Finnish company likes what it sees with videophone for the elderly

seespeak, cambridge, vieo phone, elderly

A Cambridge technology start-up is selling its products to overseas markets just eight weeks after making the decision to export.

SeeSpeak, which has developed a single function tablet to make Skype calls easier for older people not familiar with technology, has landed a deal to supply its product to Finland.

CEO and founder Damian Helme said: “The decision to export really came by accident. We were building up our business within the UK and then we had a call out of the blue from a company in Finland that specialises in monitoring equipment and was broadening out into supplying products linked to the health and safety of elderly people within institutions.”

That company had come across SeeSpeak and liked what it saw, which complemented its current product ranges. Helme added: “They were bringing together different products to help with monitoring of the elderly and as part of this were looking for a video phone. “Although there are a few similar products, what makes us unique is that we look at the problem in a different way, concentrating on how to make video calls as easy as a phone call, rather than set up something that’s built into the TV”

SeeSpeak also appealed to the company because it is based on a one-off cost rather than a subscription, which is the case with its main competitor.  As well as a new country to sell to it also meant a new way of selling the product.

“Until now we have concentrated on the end user market, people buying it for elderly relatives directly from our website,” says Helme. “They were aiming for the institutional market.”

Having no experience in exporting, Helme was put in touch with UK Trade & Investment international trade adviser David Earp by another company at IdeasSpace in Cambridge where SeeSpeak is based. UKTI introduced SeeSpeak to its Passport to Export Programme, which provides new and inexperienced exporters with training, planning and ongoing support.
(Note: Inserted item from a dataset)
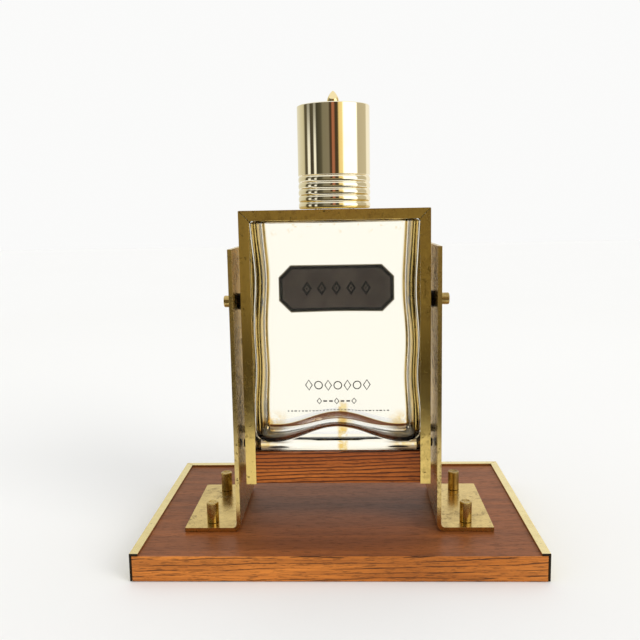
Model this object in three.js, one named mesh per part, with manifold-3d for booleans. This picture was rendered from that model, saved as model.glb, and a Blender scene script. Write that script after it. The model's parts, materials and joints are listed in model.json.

Despite this exporting success SeeSpeak is, for the time being, concentrating on building up its UK side of the business but – now that he knows the ins and outs of exporting  – Helme is very happy to explore any other opportunities as they arise.

“We will go with whatever opportunities come up,” he says, which could be sooner rather than later. “If it goes well in Finland the company we are working with also sells products to Scandinavia and Russia, so we could soon be exporting there.”

As well as new markets SeeSpeak is seeing new applications for the product presenting themselves. “One person bought it for their child who has cerebral palsy and others are using it not because they can’t use technology but because they want something easier to use when they are at home,” Helme said.